### Request
Every line of the material below should be repeated exactly.

### Provided material
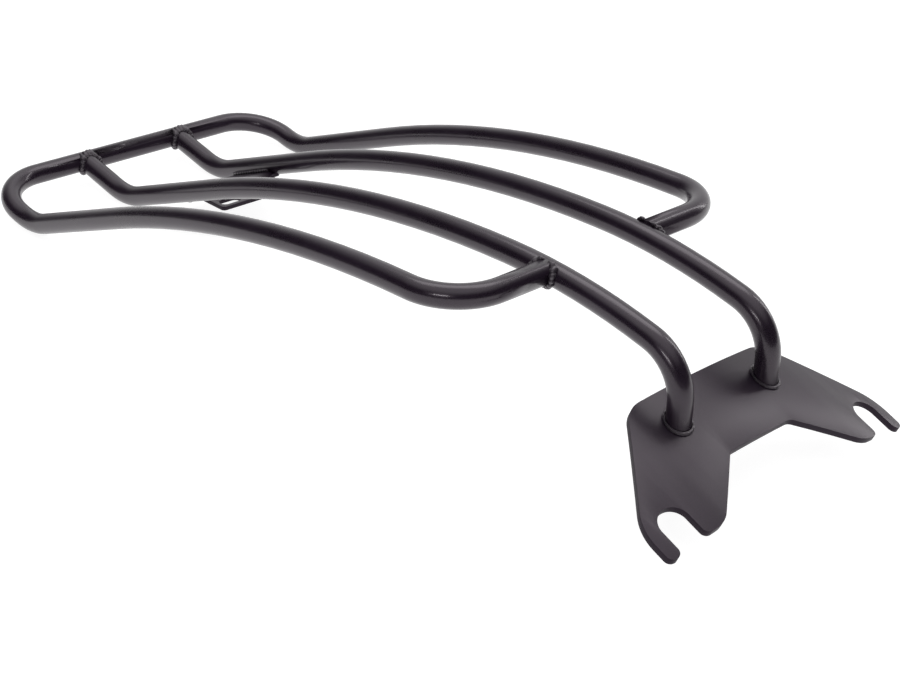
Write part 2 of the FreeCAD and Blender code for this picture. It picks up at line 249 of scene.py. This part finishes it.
def powder_texture_group() -> bpy.types.NodeTree:
    """Build the shared powder coat group: tone, sheen and surface height from object coordinates.

    Returns:
        A shader node group with outputs Tone, Sheen and Height.
    """
    group = bpy.data.node_groups.new("PowderTexture", "ShaderNodeTree")
    group.interface.new_socket("Peel", in_out="INPUT", socket_type="NodeSocketFloat")
    group.interface.new_socket("Tone", in_out="OUTPUT", socket_type="NodeSocketFloat")
    group.interface.new_socket("Sheen", in_out="OUTPUT", socket_type="NodeSocketFloat")
    group.interface.new_socket("Height", in_out="OUTPUT", socket_type="NodeSocketFloat")
    board = NodeBoard(group)
    start = board.add("NodeGroupInput")
    end = board.add("NodeGroupOutput")
    place = board.add("ShaderNodeTexCoord").outputs["Object"]
    cloud = board.noise(place, 28.0, 3.0)
    grain = board.noise(place, 900.0, 2.0)
    peel = board.noise(place, 330.0, 2.0, 0.4)
    speck = board.noise(place, 2400.0, 1.0)
    broad_tone = board.ramp(cloud, 0.3, 0.7, 0.88, 1.1)
    fine_tone = board.ramp(grain, 0.35, 0.65, -0.08, 0.08)
    tone = board.math("ADD", broad_tone, fine_tone)
    board.feed(end.inputs["Tone"], tone)
    broad_sheen = board.ramp(cloud, 0.3, 0.7, -0.025, 0.03)
    fine_sheen = board.ramp(grain, 0.3, 0.7, -0.01, 0.01)
    sheen = board.math("ADD", broad_sheen, fine_sheen)
    board.feed(end.inputs["Sheen"], sheen)
    height = board.math("ADD", board.math("MULTIPLY", peel, start.outputs["Peel"]),
                        board.math("MULTIPLY", speck, 0.03))
    board.feed(end.inputs["Height"], height)
    return group


@dataclass(frozen=True)
class PowderCoat:
    """Black powder coat on steel.

    Attributes:
        name: Material name.
        shade: Diffuse reflectance.
        red_lift: Added to the red channel.
        blue_lift: Added to the blue channel.
        roughness: Mean roughness.
        specular: Specular level.
        coat: Weight of the clear top layer.
        coat_roughness: Roughness of the clear top layer.
        peel: Weight of the orange peel in the height.
        bump: Bump strength.
    """

    name: str
    shade: float = 0.007
    red_lift: float = 0.0055
    blue_lift: float = 0.0075
    roughness: float = 0.29
    specular: float = 0.5
    coat: float = 0.3
    coat_roughness: float = 0.12
    peel: float = 1.0
    bump: float = 0.045

    def build(self, texture: bpy.types.NodeTree) -> bpy.types.Material:
        """Make the material.

        Args:
            texture: The shared powder texture group.

        Returns:
            The material.
        """
        material = bpy.data.materials.new(self.name)
        material.use_nodes = True
        material.node_tree.nodes.clear()
        board = NodeBoard(material.node_tree)
        surface = board.add("ShaderNodeGroup", node_tree=texture)
        surface.inputs["Peel"].default_value = self.peel
        shader = board.add("ShaderNodeBsdfPrincipled")
        output = board.add("ShaderNodeOutputMaterial")
        tint = board.add("ShaderNodeCombineColor")
        tone = surface.outputs["Tone"]
        board.feed(tint.inputs[0], board.math("MULTIPLY", tone, self.shade + self.red_lift))
        board.feed(tint.inputs[1], board.math("MULTIPLY", tone, self.shade))
        board.feed(tint.inputs[2], board.math("MULTIPLY", tone, self.shade + self.blue_lift))
        board.feed(shader.inputs["Base Color"], tint.outputs[0])
        board.feed(shader.inputs["Roughness"], board.math("ADD", surface.outputs["Sheen"], self.roughness))
        board.feed(shader.inputs["Specular IOR Level"], self.specular)
        board.feed(shader.inputs["Specular Tint"], (1.0, 0.88, 0.98, 1.0))
        board.feed(shader.inputs["Coat Weight"], self.coat)
        board.feed(shader.inputs["Coat Roughness"], self.coat_roughness)
        bump = board.add("ShaderNodeBump")
        bump.inputs["Strength"].default_value = self.bump
        bump.inputs["Distance"].default_value = 0.0002
        board.feed(bump.inputs["Height"], surface.outputs["Height"])
        board.feed(shader.inputs["Normal"], bump.outputs["Normal"])
        board.feed(output.inputs["Surface"], shader.outputs[0])
        return material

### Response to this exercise
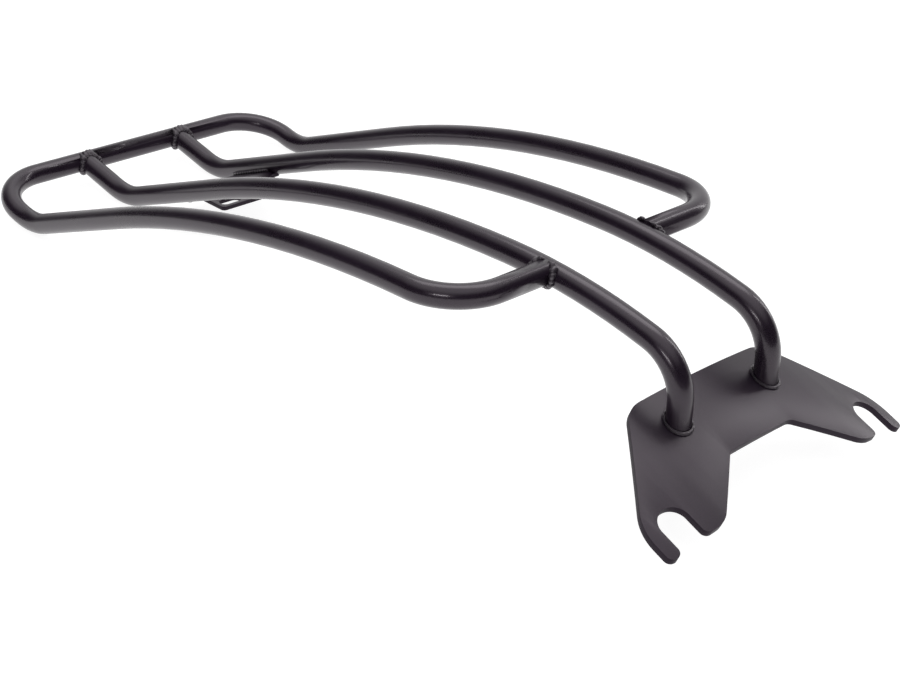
Write part 2 of the FreeCAD and Blender code for this picture. It picks up at line 249 of scene.py. This part finishes it.
def powder_texture_group() -> bpy.types.NodeTree:
    """Build the shared powder coat group: tone, sheen and surface height from object coordinates.

    Returns:
        A shader node group with outputs Tone, Sheen and Height.
    """
    group = bpy.data.node_groups.new("PowderTexture", "ShaderNodeTree")
    group.interface.new_socket("Peel", in_out="INPUT", socket_type="NodeSocketFloat")
    group.interface.new_socket("Tone", in_out="OUTPUT", socket_type="NodeSocketFloat")
    group.interface.new_socket("Sheen", in_out="OUTPUT", socket_type="NodeSocketFloat")
    group.interface.new_socket("Height", in_out="OUTPUT", socket_type="NodeSocketFloat")
    board = NodeBoard(group)
    start = board.add("NodeGroupInput")
    end = board.add("NodeGroupOutput")
    place = board.add("ShaderNodeTexCoord").outputs["Object"]
    cloud = board.noise(place, 28.0, 3.0)
    grain = board.noise(place, 900.0, 2.0)
    peel = board.noise(place, 330.0, 2.0, 0.4)
    speck = board.noise(place, 2400.0, 1.0)
    broad_tone = board.ramp(cloud, 0.3, 0.7, 0.88, 1.1)
    fine_tone = board.ramp(grain, 0.35, 0.65, -0.08, 0.08)
    tone = board.math("ADD", broad_tone, fine_tone)
    board.feed(end.inputs["Tone"], tone)
    broad_sheen = board.ramp(cloud, 0.3, 0.7, -0.025, 0.03)
    fine_sheen = board.ramp(grain, 0.3, 0.7, -0.01, 0.01)
    sheen = board.math("ADD", broad_sheen, fine_sheen)
    board.feed(end.inputs["Sheen"], sheen)
    height = board.math("ADD", board.math("MULTIPLY", peel, start.outputs["Peel"]),
                        board.math("MULTIPLY", speck, 0.03))
    board.feed(end.inputs["Height"], height)
    return group


@dataclass(frozen=True)
class PowderCoat:
    """Black powder coat on steel.

    Attributes:
        name: Material name.
        shade: Diffuse reflectance.
        red_lift: Added to the red channel.
        blue_lift: Added to the blue channel.
        roughness: Mean roughness.
        specular: Specular level.
        coat: Weight of the clear top layer.
        coat_roughness: Roughness of the clear top layer.
        peel: Weight of the orange peel in the height.
        bump: Bump strength.
    """

    name: str
    shade: float = 0.007
    red_lift: float = 0.0055
    blue_lift: float = 0.0075
    roughness: float = 0.29
    specular: float = 0.5
    coat: float = 0.3
    coat_roughness: float = 0.12
    peel: float = 1.0
    bump: float = 0.045

    def build(self, texture: bpy.types.NodeTree) -> bpy.types.Material:
        """Make the material.

        Args:
            texture: The shared powder texture group.

        Returns:
            The material.
        """
        material = bpy.data.materials.new(self.name)
        material.use_nodes = True
        material.node_tree.nodes.clear()
        board = NodeBoard(material.node_tree)
        surface = board.add("ShaderNodeGroup", node_tree=texture)
        surface.inputs["Peel"].default_value = self.peel
        shader = board.add("ShaderNodeBsdfPrincipled")
        output = board.add("ShaderNodeOutputMaterial")
        tint = board.add("ShaderNodeCombineColor")
        tone = surface.outputs["Tone"]
        board.feed(tint.inputs[0], board.math("MULTIPLY", tone, self.shade + self.red_lift))
        board.feed(tint.inputs[1], board.math("MULTIPLY", tone, self.shade))
        board.feed(tint.inputs[2], board.math("MULTIPLY", tone, self.shade + self.blue_lift))
        board.feed(shader.inputs["Base Color"], tint.outputs[0])
        board.feed(shader.inputs["Roughness"], board.math("ADD", surface.outputs["Sheen"], self.roughness))
        board.feed(shader.inputs["Specular IOR Level"], self.specular)
        board.feed(shader.inputs["Specular Tint"], (1.0, 0.88, 0.98, 1.0))
        board.feed(shader.inputs["Coat Weight"], self.coat)
        board.feed(shader.inputs["Coat Roughness"], self.coat_roughness)
        bump = board.add("ShaderNodeBump")
        bump.inputs["Strength"].default_value = self.bump
        bump.inputs["Distance"].default_value = 0.0002
        board.feed(bump.inputs["Height"], surface.outputs["Height"])
        board.feed(shader.inputs["Normal"], bump.outputs["Normal"])
        board.feed(output.inputs["Surface"], shader.outputs[0])
        return material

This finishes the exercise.